Begin GIVEN RECORDS
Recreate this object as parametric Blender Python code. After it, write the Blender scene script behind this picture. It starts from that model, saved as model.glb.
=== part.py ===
End GIVEN RECORDS
Begin GIVEN RECORDS
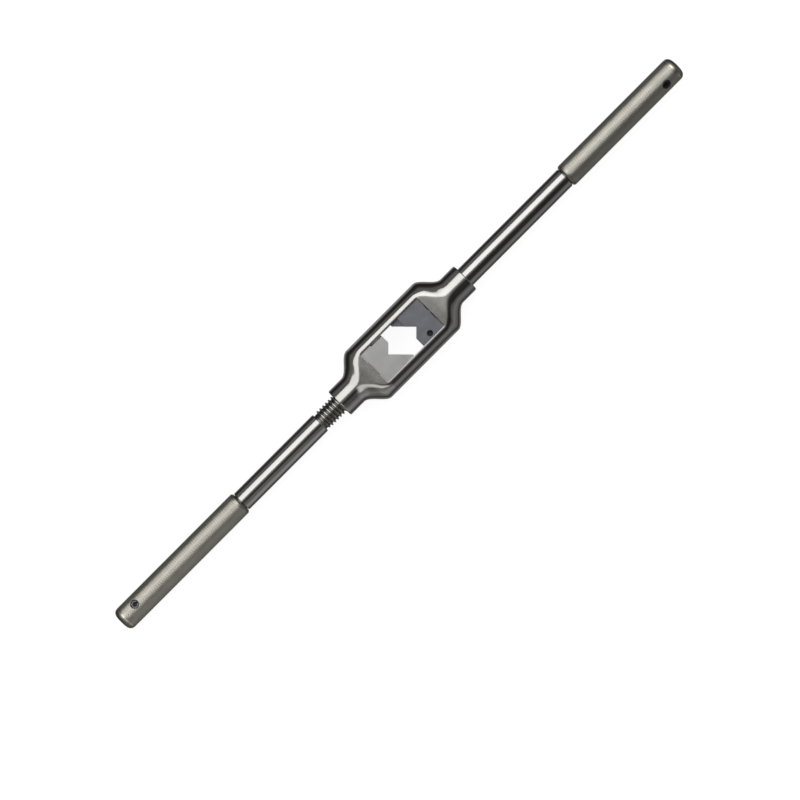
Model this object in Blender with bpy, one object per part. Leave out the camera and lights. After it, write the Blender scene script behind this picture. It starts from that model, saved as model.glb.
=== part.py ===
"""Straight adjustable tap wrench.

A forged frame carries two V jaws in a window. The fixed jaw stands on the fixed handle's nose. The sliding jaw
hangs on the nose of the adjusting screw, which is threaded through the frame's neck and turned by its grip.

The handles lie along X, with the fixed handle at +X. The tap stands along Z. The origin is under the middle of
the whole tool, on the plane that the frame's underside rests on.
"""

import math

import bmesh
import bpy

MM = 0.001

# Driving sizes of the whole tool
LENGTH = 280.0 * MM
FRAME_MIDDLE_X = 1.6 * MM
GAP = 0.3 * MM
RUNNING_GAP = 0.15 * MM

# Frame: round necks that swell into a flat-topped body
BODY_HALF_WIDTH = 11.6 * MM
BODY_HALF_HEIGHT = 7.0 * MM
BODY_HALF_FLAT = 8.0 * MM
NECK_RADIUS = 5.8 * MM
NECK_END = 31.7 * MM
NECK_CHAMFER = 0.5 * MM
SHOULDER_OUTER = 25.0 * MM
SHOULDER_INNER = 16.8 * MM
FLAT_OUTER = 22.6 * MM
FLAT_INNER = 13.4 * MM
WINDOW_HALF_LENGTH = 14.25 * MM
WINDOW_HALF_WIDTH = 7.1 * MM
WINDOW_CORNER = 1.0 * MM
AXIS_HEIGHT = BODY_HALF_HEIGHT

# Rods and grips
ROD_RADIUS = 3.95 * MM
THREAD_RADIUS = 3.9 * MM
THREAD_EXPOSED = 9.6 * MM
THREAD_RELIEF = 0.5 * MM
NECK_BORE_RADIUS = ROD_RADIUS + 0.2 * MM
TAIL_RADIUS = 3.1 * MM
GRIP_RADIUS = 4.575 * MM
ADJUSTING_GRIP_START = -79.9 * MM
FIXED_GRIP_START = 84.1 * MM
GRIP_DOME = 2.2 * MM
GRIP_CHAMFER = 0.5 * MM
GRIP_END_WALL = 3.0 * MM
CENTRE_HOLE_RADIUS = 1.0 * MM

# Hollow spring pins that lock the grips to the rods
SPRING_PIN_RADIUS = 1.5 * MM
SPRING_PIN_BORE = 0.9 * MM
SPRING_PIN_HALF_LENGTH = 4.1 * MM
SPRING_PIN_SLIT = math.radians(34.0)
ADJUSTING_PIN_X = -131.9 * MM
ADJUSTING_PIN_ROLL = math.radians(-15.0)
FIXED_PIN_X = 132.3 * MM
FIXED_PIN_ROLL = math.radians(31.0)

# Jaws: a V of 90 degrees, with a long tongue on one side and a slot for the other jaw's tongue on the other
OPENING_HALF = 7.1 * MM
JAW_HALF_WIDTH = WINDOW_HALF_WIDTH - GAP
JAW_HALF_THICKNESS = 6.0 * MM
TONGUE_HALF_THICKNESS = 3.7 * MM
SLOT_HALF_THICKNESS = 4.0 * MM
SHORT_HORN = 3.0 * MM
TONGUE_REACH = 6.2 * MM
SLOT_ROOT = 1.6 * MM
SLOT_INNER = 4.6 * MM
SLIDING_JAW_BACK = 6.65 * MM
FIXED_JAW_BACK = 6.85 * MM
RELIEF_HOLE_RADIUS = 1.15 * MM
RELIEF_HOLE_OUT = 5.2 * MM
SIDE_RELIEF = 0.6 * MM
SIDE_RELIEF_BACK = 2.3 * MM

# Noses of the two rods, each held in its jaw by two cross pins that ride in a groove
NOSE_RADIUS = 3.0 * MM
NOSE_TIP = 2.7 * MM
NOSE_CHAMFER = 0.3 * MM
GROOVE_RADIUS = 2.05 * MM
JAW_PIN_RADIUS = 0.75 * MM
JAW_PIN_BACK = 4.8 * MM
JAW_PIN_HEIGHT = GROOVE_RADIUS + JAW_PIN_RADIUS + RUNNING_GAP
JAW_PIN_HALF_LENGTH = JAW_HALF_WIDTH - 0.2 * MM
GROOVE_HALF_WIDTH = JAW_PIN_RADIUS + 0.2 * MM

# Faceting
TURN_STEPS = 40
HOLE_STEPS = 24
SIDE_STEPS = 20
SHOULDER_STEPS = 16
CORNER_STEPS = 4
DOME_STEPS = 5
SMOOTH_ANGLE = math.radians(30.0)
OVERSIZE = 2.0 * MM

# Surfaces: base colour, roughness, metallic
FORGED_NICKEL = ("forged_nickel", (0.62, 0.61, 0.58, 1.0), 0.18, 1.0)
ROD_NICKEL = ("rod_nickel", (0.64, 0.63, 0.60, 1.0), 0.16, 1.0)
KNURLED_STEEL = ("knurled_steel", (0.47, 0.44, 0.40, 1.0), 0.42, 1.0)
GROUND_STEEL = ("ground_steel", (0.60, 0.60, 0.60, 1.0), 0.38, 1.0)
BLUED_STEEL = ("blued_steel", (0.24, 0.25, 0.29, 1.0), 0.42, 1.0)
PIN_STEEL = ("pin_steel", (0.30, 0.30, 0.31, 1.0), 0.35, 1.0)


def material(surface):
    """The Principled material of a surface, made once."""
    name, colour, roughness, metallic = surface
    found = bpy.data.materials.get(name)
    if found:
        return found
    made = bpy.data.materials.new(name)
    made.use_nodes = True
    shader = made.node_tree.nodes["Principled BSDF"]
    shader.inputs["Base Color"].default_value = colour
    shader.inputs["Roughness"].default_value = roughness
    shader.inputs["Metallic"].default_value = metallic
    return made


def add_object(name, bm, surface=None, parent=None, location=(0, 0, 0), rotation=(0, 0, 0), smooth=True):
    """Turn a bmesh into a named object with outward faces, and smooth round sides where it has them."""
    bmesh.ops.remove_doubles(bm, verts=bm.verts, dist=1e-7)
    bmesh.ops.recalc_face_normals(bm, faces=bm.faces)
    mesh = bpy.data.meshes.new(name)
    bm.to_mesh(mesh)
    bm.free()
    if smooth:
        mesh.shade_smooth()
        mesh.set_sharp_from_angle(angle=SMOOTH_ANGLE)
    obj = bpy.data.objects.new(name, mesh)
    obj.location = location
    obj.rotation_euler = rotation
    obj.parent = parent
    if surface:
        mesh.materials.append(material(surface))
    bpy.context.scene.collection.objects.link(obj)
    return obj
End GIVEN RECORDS
How many of the listing's lines contain "write"? Respond with a single number and nothing else.

2